What is asked: Beginning with the first line below, please repeat the material exactly, ending with the line that includes "self.ink.prism(outline, *self.DEEP)".
==== Data segment ====
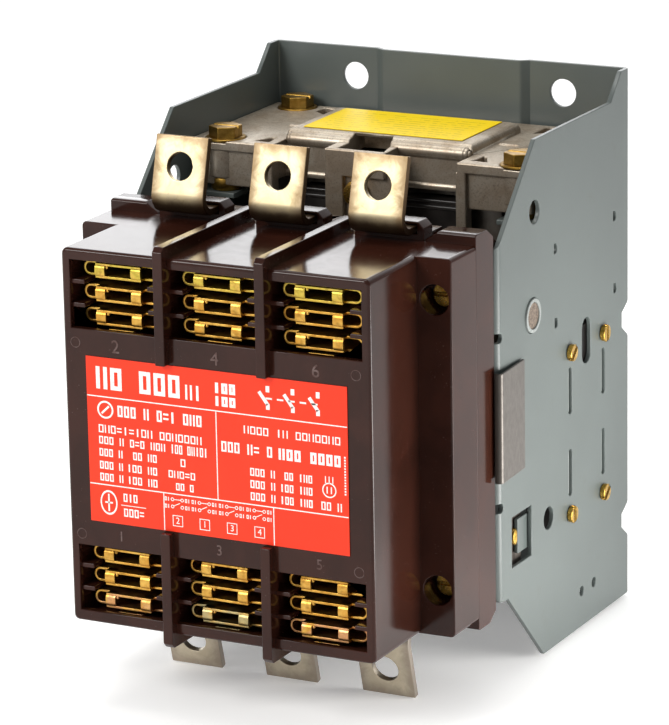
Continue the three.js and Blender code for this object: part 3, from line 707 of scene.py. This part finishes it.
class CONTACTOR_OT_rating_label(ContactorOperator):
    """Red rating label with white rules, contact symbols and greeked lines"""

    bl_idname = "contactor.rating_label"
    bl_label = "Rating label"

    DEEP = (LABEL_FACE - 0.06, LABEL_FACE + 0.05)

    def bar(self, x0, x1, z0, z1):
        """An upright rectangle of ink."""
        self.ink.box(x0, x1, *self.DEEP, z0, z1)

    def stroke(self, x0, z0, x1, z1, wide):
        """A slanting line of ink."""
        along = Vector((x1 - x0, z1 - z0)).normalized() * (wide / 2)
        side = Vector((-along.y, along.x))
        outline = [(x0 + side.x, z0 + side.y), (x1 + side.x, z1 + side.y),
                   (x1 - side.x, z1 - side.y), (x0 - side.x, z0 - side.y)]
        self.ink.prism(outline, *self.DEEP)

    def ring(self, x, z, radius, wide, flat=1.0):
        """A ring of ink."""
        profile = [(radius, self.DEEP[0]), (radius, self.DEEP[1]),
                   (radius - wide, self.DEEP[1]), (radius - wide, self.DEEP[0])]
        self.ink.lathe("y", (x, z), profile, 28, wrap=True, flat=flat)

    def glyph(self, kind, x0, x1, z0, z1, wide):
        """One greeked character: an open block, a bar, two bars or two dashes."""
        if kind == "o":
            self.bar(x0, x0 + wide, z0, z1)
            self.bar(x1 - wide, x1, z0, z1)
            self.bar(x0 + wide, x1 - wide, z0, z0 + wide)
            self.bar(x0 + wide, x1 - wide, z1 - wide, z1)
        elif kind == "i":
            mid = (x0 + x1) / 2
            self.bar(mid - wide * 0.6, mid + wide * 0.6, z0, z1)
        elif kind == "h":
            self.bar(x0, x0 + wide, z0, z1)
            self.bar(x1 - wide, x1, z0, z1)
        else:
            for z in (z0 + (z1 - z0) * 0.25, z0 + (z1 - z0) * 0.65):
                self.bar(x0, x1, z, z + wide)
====
Exercise solution:
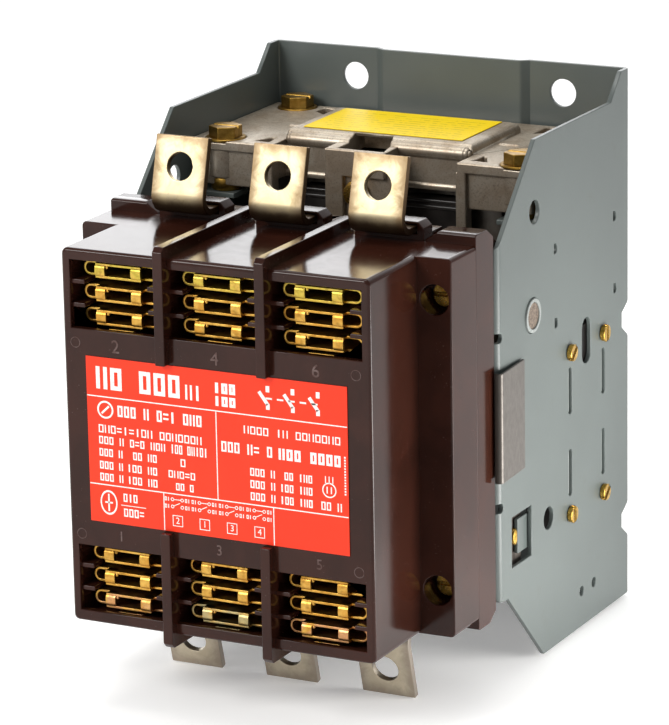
Continue the three.js and Blender code for this object: part 3, from line 707 of scene.py. This part finishes it.
class CONTACTOR_OT_rating_label(ContactorOperator):
    """Red rating label with white rules, contact symbols and greeked lines"""

    bl_idname = "contactor.rating_label"
    bl_label = "Rating label"

    DEEP = (LABEL_FACE - 0.06, LABEL_FACE + 0.05)

    def bar(self, x0, x1, z0, z1):
        """An upright rectangle of ink."""
        self.ink.box(x0, x1, *self.DEEP, z0, z1)

    def stroke(self, x0, z0, x1, z1, wide):
        """A slanting line of ink."""
        along = Vector((x1 - x0, z1 - z0)).normalized() * (wide / 2)
        side = Vector((-along.y, along.x))
        outline = [(x0 + side.x, z0 + side.y), (x1 + side.x, z1 + side.y),
                   (x1 - side.x, z1 - side.y), (x0 - side.x, z0 - side.y)]
        self.ink.prism(outline, *self.DEEP)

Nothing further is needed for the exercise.